**Task:** Nothing should be output except the lines from the one containing "for item in" through the one containing "for node in", both ends included, each repeated exactly.

**Given information:**
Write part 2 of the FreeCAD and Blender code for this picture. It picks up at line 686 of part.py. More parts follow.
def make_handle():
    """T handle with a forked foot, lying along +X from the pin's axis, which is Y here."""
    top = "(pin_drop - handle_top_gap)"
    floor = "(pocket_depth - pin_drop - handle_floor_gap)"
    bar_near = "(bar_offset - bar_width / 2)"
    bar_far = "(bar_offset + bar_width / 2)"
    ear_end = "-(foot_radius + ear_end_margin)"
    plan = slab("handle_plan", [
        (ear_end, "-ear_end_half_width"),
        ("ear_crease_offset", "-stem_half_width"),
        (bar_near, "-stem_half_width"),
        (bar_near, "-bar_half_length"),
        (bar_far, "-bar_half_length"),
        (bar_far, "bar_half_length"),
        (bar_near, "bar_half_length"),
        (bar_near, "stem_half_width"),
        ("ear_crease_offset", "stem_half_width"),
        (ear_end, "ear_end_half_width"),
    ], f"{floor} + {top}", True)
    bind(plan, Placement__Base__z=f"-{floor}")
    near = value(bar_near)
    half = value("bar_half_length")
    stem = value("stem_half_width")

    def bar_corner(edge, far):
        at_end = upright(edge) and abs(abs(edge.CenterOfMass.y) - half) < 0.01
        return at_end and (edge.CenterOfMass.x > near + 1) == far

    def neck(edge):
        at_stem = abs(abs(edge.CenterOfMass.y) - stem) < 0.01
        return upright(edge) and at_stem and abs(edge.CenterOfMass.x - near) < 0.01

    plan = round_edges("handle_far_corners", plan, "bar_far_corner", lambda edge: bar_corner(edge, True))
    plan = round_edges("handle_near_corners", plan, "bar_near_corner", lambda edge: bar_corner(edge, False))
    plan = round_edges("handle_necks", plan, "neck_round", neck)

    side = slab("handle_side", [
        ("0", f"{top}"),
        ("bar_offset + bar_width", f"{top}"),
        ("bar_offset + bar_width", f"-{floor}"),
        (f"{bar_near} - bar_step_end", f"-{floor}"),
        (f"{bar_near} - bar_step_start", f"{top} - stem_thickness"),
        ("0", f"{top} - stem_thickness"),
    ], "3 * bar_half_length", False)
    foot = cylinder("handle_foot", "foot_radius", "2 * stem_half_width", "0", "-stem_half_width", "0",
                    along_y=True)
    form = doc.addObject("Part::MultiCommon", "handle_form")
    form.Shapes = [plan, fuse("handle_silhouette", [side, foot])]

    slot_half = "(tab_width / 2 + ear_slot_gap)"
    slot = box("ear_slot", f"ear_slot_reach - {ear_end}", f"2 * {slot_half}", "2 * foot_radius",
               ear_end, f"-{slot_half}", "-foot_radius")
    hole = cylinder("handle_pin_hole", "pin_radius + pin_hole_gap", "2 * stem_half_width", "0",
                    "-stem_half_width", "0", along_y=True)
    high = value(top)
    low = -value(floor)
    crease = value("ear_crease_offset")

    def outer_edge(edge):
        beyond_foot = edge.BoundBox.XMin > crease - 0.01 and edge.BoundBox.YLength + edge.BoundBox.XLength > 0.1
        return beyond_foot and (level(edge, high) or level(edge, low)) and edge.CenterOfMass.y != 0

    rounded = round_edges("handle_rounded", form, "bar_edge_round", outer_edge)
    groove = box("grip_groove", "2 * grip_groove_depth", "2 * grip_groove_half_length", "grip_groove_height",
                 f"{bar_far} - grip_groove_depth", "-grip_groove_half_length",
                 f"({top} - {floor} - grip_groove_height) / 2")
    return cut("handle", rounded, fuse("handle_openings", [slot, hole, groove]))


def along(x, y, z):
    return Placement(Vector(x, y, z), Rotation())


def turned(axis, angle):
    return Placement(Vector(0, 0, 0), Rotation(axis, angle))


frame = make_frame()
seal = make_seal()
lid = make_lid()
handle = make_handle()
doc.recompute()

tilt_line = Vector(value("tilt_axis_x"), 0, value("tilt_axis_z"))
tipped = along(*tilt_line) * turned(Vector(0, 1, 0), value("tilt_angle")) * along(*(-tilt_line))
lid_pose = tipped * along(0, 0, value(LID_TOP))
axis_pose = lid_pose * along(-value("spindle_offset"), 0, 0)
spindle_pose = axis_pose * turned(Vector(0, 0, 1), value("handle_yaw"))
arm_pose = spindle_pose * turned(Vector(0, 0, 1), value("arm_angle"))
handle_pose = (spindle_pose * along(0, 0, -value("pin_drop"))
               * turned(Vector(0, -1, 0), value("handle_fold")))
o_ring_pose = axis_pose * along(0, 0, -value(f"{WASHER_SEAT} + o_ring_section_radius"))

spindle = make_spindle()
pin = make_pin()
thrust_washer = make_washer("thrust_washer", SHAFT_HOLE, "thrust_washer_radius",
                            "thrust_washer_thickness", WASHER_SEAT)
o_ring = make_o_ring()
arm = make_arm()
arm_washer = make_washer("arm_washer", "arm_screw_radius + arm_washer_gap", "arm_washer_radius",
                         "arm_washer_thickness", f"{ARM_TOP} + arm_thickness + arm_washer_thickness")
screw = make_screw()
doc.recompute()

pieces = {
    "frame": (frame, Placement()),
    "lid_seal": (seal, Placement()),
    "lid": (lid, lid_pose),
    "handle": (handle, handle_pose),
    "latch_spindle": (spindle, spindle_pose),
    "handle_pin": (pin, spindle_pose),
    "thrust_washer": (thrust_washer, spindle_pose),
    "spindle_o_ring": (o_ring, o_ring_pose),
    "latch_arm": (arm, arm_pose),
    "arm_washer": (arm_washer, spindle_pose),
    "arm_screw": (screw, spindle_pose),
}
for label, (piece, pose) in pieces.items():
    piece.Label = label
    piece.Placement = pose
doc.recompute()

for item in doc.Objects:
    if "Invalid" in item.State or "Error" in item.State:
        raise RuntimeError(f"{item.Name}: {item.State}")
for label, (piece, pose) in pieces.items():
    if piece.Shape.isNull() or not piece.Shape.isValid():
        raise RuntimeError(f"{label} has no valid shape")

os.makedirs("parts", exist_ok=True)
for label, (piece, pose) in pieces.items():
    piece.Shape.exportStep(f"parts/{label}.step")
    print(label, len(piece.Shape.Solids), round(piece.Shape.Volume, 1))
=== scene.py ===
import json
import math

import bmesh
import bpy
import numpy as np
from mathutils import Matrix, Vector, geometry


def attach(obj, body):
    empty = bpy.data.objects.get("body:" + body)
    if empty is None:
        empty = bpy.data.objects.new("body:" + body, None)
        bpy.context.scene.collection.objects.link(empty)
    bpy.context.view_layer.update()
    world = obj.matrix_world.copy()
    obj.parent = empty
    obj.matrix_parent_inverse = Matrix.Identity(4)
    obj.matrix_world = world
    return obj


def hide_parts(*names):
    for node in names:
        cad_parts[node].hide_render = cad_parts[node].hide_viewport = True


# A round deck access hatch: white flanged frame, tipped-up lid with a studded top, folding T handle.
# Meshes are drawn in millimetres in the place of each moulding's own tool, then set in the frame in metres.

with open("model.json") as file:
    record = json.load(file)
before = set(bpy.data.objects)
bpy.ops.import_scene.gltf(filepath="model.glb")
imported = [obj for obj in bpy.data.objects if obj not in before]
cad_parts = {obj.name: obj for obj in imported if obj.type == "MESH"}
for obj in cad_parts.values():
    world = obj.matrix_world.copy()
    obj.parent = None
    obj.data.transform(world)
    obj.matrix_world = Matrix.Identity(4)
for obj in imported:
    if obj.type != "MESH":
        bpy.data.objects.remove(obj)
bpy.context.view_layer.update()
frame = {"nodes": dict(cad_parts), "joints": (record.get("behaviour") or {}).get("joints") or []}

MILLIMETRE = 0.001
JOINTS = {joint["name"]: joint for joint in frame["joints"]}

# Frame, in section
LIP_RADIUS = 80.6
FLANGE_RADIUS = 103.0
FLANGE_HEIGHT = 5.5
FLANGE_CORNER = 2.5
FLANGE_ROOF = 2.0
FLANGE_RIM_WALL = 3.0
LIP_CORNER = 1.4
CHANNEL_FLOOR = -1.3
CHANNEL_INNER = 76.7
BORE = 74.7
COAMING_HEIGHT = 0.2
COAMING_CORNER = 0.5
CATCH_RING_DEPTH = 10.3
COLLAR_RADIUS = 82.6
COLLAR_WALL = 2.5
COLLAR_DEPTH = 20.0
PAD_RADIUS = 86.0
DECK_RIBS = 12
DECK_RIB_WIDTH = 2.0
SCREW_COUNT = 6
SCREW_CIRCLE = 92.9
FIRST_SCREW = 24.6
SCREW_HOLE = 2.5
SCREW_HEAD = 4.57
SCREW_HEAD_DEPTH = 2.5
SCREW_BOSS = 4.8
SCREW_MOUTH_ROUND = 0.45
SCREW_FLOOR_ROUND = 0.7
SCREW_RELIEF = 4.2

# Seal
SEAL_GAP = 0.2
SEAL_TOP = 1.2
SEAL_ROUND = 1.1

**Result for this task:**
for item in doc.Objects:
    if "Invalid" in item.State or "Error" in item.State:
        raise RuntimeError(f"{item.Name}: {item.State}")
for label, (piece, pose) in pieces.items():
    if piece.Shape.isNull() or not piece.Shape.isValid():
        raise RuntimeError(f"{label} has no valid shape")

os.makedirs("parts", exist_ok=True)
for label, (piece, pose) in pieces.items():
    piece.Shape.exportStep(f"parts/{label}.step")
    print(label, len(piece.Shape.Solids), round(piece.Shape.Volume, 1))
=== scene.py ===
import json
import math

import bmesh
import bpy
import numpy as np
from mathutils import Matrix, Vector, geometry


def attach(obj, body):
    empty = bpy.data.objects.get("body:" + body)
    if empty is None:
        empty = bpy.data.objects.new("body:" + body, None)
        bpy.context.scene.collection.objects.link(empty)
    bpy.context.view_layer.update()
    world = obj.matrix_world.copy()
    obj.parent = empty
    obj.matrix_parent_inverse = Matrix.Identity(4)
    obj.matrix_world = world
    return obj


def hide_parts(*names):
    for node in names:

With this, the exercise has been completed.